GOAL: State how many lines of the entries hold the string "JSON", and output nothing but that count.

--- Start of MATERIAL SHOWN ---

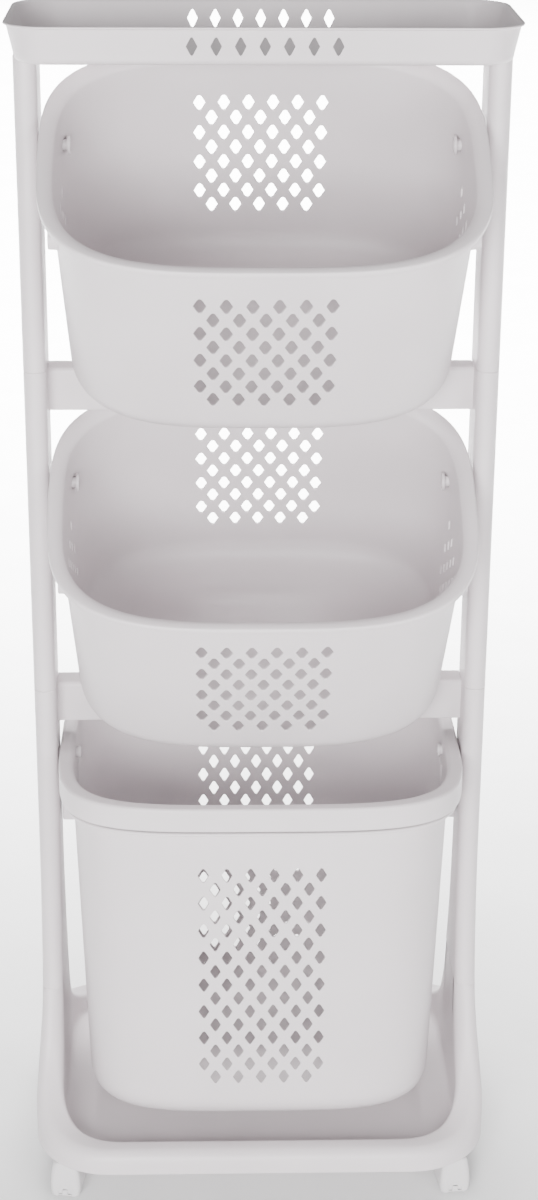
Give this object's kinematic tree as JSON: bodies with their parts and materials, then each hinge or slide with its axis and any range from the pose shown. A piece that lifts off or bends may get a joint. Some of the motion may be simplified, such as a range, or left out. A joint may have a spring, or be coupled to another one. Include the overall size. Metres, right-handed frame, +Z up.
{
  "type": "laundry sorter on wheels",
  "caption": "Tall narrow laundry sorter: two tilted baskets and a hanging tub between side posts, a shelf tray on top and a castered base tray, in pale plastic with diamond vents.",
  "frame": {"origin": "middle of the footprint, on the floor", "axes": "+X to the right, +Y to the rear, +Z up"},
  "size_m": [0.442, 0.3647, 1.123],
  "materials": {
    "pale_plastic": "fine satin moulded polypropylene, pale warm grey",
    "peg_plastic": "satin moulded plastic",
    "caster_plastic": "satin moulded plastic, a touch cooler than the frame",
    "wheel_plastic": "moulded nylon, lightly scuffed",
    "zinc_steel": "zinc plated"
  },
  "bodies": {
    "frame": {"base_tray": "pale_plastic", "lower_post_left": "pale_plastic", "lower_post_right": "pale_plastic", "middle_post_left": "pale_plastic", "middle_post_right": "pale_plastic", "upper_post_left": "pale_plastic", "upper_post_right": "pale_plastic", "lower_crossbar": "pale_plastic", "upper_crossbar": "pale_plastic", "top_tray": "pale_plastic", "upper_pivot_peg_left": "peg_plastic", "upper_pivot_peg_right": "peg_plastic", "middle_pivot_peg_left": "peg_plastic", "middle_pivot_peg_right": "peg_plastic", "tub_pivot_peg_left": "peg_plastic", "tub_pivot_peg_right": "peg_plastic"},
    "upper_basket": {"upper_basket": "pale_plastic"},
    "middle_basket": {"middle_basket": "pale_plastic"},
    "hanging_tub": {"hanging_tub": "pale_plastic"},
    "front_left_caster": {"front_left_caster_stem": "zinc_steel", "front_left_caster_housing": "caster_plastic", "front_left_caster_axle": "zinc_steel"},
    "front_left_wheel": {"front_left_caster_wheel": "wheel_plastic"},
    "front_right_caster": {"front_right_caster_stem": "zinc_steel", "front_right_caster_housing": "caster_plastic", "front_right_caster_axle": "zinc_steel"},
    "front_right_wheel": {"front_right_caster_wheel": "wheel_plastic"},
    "rear_left_caster": {"rear_left_caster_stem": "zinc_steel", "rear_left_caster_housing": "caster_plastic", "rear_left_caster_axle": "zinc_steel"},
    "rear_left_wheel": {"rear_left_caster_wheel": "wheel_plastic"},
    "rear_right_caster": {"rear_right_caster_stem": "zinc_steel", "rear_right_caster_housing": "caster_plastic", "rear_right_caster_axle": "zinc_steel"},
    "rear_right_wheel": {"rear_right_caster_wheel": "wheel_plastic"}
  },
  "joints": [
    {"name": "upper_basket_tilt", "type": "hinge", "parent": "frame", "child": "upper_basket", "pos_m": [0, 0.0175, 1.009], "axis": [-1, 0, 0], "range_deg": [0, 29]},
    {"name": "middle_basket_tilt", "type": "hinge", "parent": "frame", "child": "middle_basket", "pos_m": [0, 0.0175, 0.6956], "axis": [-1, 0, 0], "range_deg": [0, 29]},
    {"name": "hanging_tub_swing", "type": "hinge", "parent": "frame", "child": "hanging_tub", "pos_m": [0, 0.0175, 0.4185], "axis": [1, 0, 0], "range_deg": [-12, 12]},
    {"name": "front_left_swivel", "type": "hinge", "parent": "frame", "child": "front_left_caster", "pos_m": [-0.189, -0.1035, 0.043], "axis": [0, 0, 1], "continuous": true},
    {"name": "front_left_wheel_spin", "type": "hinge", "parent": "front_left_caster", "child": "front_left_wheel", "pos_m": [-0.18956, -0.10746, 0.017], "axis": [-0.9903, 0.1392, 0], "continuous": true},
    {"name": "front_right_swivel", "type": "hinge", "parent": "frame", "child": "front_right_caster", "pos_m": [0.189, -0.1035, 0.043], "axis": [0, 0, 1], "continuous": true},
    {"name": "front_right_wheel_spin", "type": "hinge", "parent": "front_right_caster", "child": "front_right_wheel", "pos_m": [0.18949, -0.10747, 0.017], "axis": [-0.9925, -0.1219, 0], "continuous": true},
    {"name": "rear_left_swivel", "type": "hinge", "parent": "frame", "child": "rear_left_caster", "pos_m": [-0.189, 0.1385, 0.043], "axis": [0, 0, 1], "continuous": true},
    {"name": "rear_left_wheel_spin", "type": "hinge", "parent": "rear_left_caster", "child": "rear_left_wheel", "pos_m": [-0.19146, 0.14165, 0.017], "axis": [0.788, 0.6157, 0], "continuous": true},
    {"name": "rear_right_swivel", "type": "hinge", "parent": "frame", "child": "rear_right_caster", "pos_m": [0.189, 0.1385, 0.043], "axis": [0, 0, 1], "continuous": true},
    {"name": "rear_right_wheel_spin", "type": "hinge", "parent": "rear_right_caster", "child": "rear_right_wheel", "pos_m": [0.19215, 0.14096, 0.017], "axis": [0.6157, -0.788, 0], "continuous": true}
  ]
}
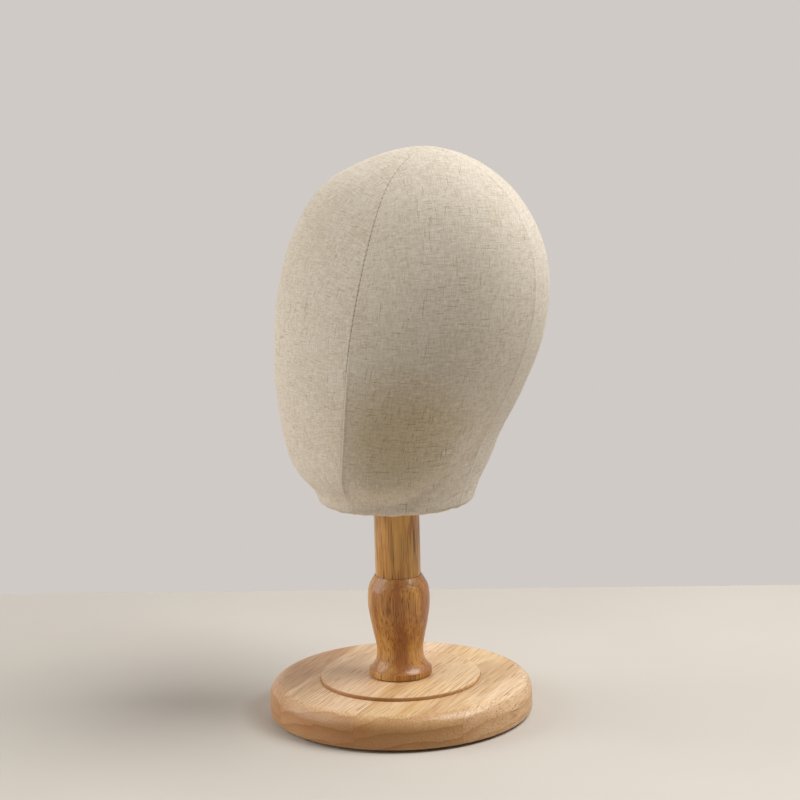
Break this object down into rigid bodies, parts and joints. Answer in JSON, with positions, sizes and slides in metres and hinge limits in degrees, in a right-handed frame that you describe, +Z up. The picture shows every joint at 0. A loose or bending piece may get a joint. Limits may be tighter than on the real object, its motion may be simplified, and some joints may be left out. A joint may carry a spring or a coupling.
{
  "type": "mannequin head on a turned wooden stand",
  "caption": "Faceless linen-covered head form that turns on a turned wooden post with a round base, for showing or shaping hats and wigs.",
  "frame": {"origin": "centre of the underside, on the post's axis, in the plane that the part stands on", "axes": "+Z up along the post; the face looks along -Y and the back of the head along +Y; the head's left ear is on +X"},
  "size_m": [0.19, 0.2148, 0.4089],
  "materials": {
    "linen": "natural undyed linen, plain weave with slubs",
    "pale_wood": "pale straight-grained hardwood, satin lacquer",
    "honey_wood": "honey-brown hardwood with short dark pores, satin lacquer",
    "felt": "dark pressed felt",
    "steel": "zinc-plated steel",
    "brass": "plain brass",
    "board": "raw plywood",
    "filling": "pressed filling, not seen",
    "sleeve": "plain natural plastic"
  },
  "bodies": {
    "stand": {"felt_pad": "felt", "base": "pale_wood", "base_bolt": "steel", "base_washer": "steel", "post_insert": "brass", "post": "honey_wood"},
    "sleeve": {"spigot_sleeve": "sleeve"},
    "head": {"neck_board": "board", "socket_block": "pale_wood", "head_core": "filling", "underside_cloth": "linen", "cover_front_left": "linen", "cover_front_right": "linen", "cover_back_left": "linen", "cover_back_right": "linen", "board_screw_1": "steel", "board_screw_2": "steel", "board_screw_3": "steel"}
  },
  "joints": [
    {"name": "head_turn", "type": "hinge", "parent": "stand", "child": "sleeve", "pos_m": [0, 0, 0.157], "axis": [0, 0, 1], "continuous": true},
    {"name": "head_lift", "type": "slide", "parent": "sleeve", "child": "head", "axis": [0, 0, 1], "range_m": [0, 0.06]}
  ]
}
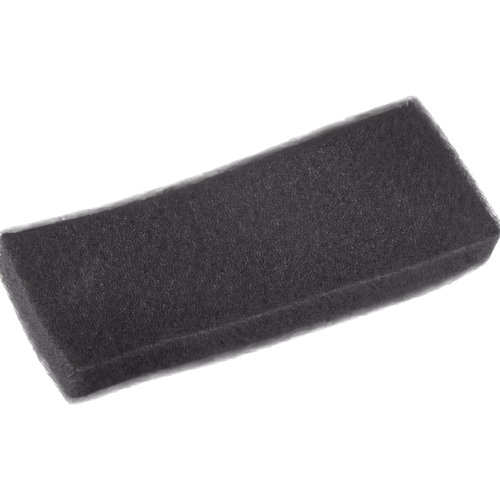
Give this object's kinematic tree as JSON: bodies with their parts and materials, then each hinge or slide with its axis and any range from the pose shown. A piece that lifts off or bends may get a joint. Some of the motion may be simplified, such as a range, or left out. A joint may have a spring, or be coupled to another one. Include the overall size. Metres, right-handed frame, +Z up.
{
  "type": "flat foam air filter element",
  "caption": "Flat slab of black open-cell foam that lies in a small engine's airbox, held by its edges between floor and cover, and filters the intake air.",
  "frame": {"origin": "centre of the slab's outline box, on the base face that it lies on", "axes": "+X along the length, towards the end with the rounder front corner; +Y across the width, towards the long side with the waist; +Z up, through the thickness"},
  "size_m": [0.15, 0.066, 0.0145],
  "materials": {
    "foam": "matte charcoal open-cell polyurethane foam, about 25 pores an inch"
  },
  "bodies": {
    "root": {"foam_element": "foam"}
  },
  "joints": []
}
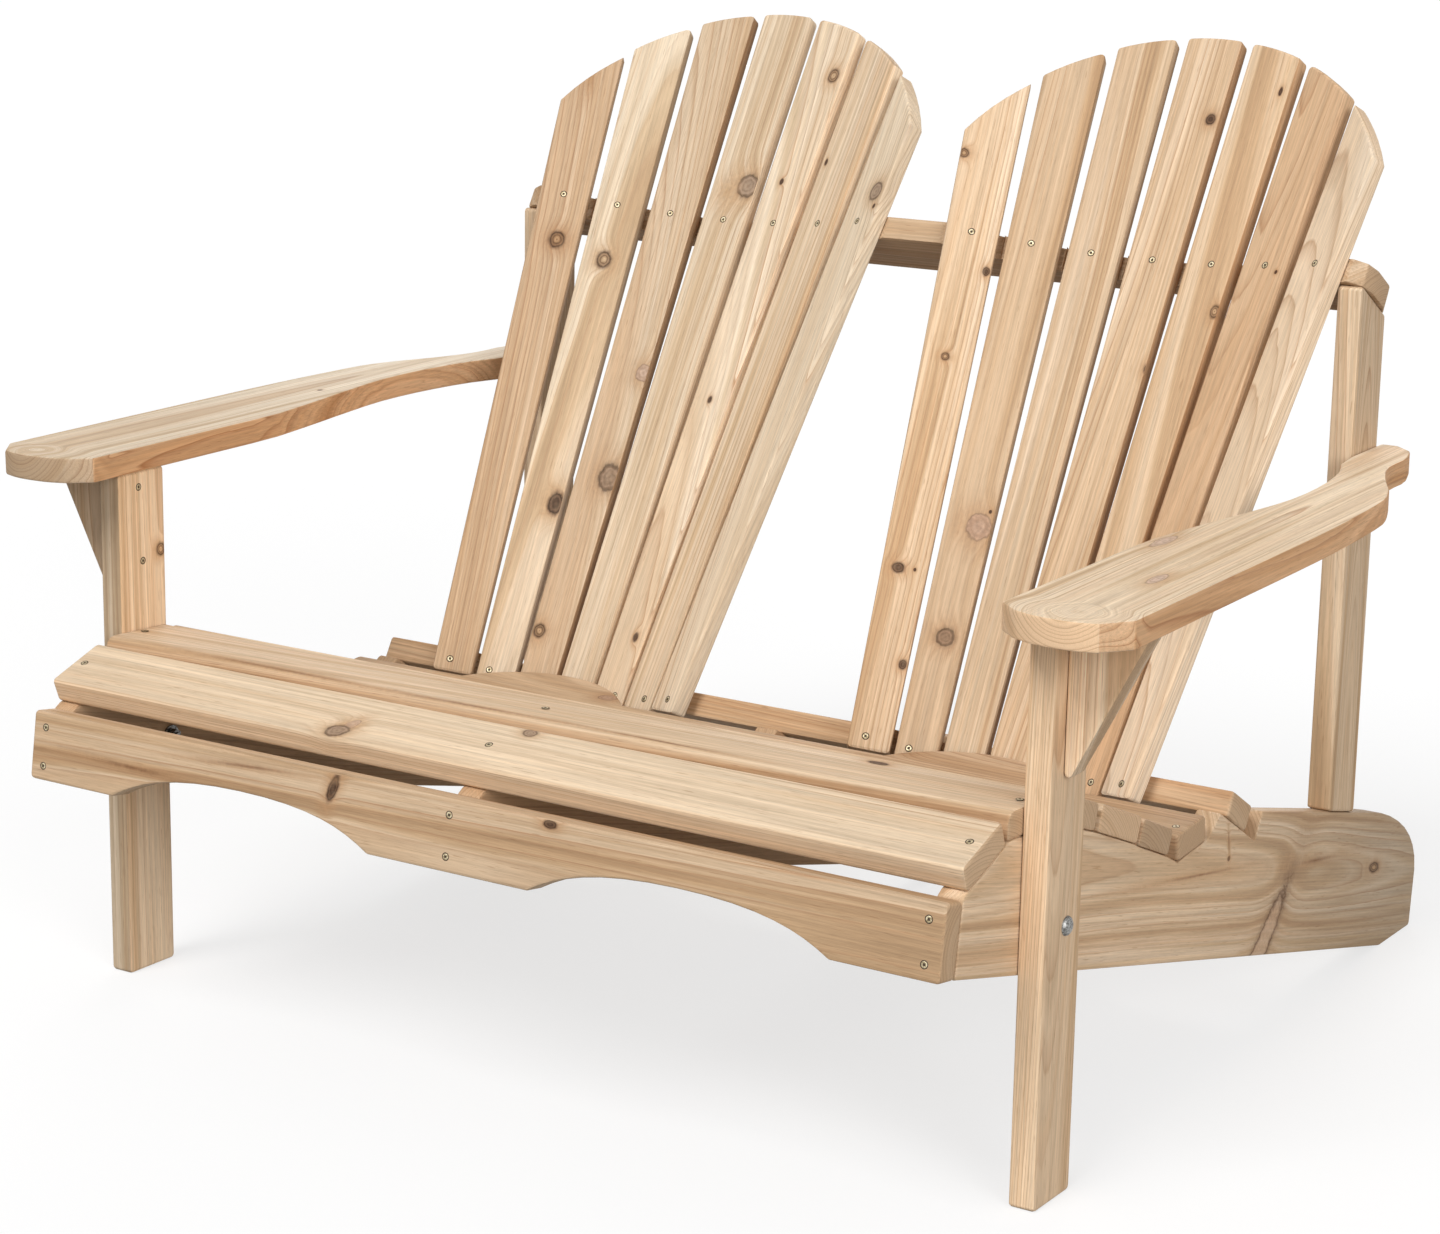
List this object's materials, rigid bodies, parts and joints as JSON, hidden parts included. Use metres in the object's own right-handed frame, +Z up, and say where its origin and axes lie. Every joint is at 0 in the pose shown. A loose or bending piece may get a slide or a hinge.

--- End of MATERIAL SHOWN ---

THE COMPLETED TASK: 4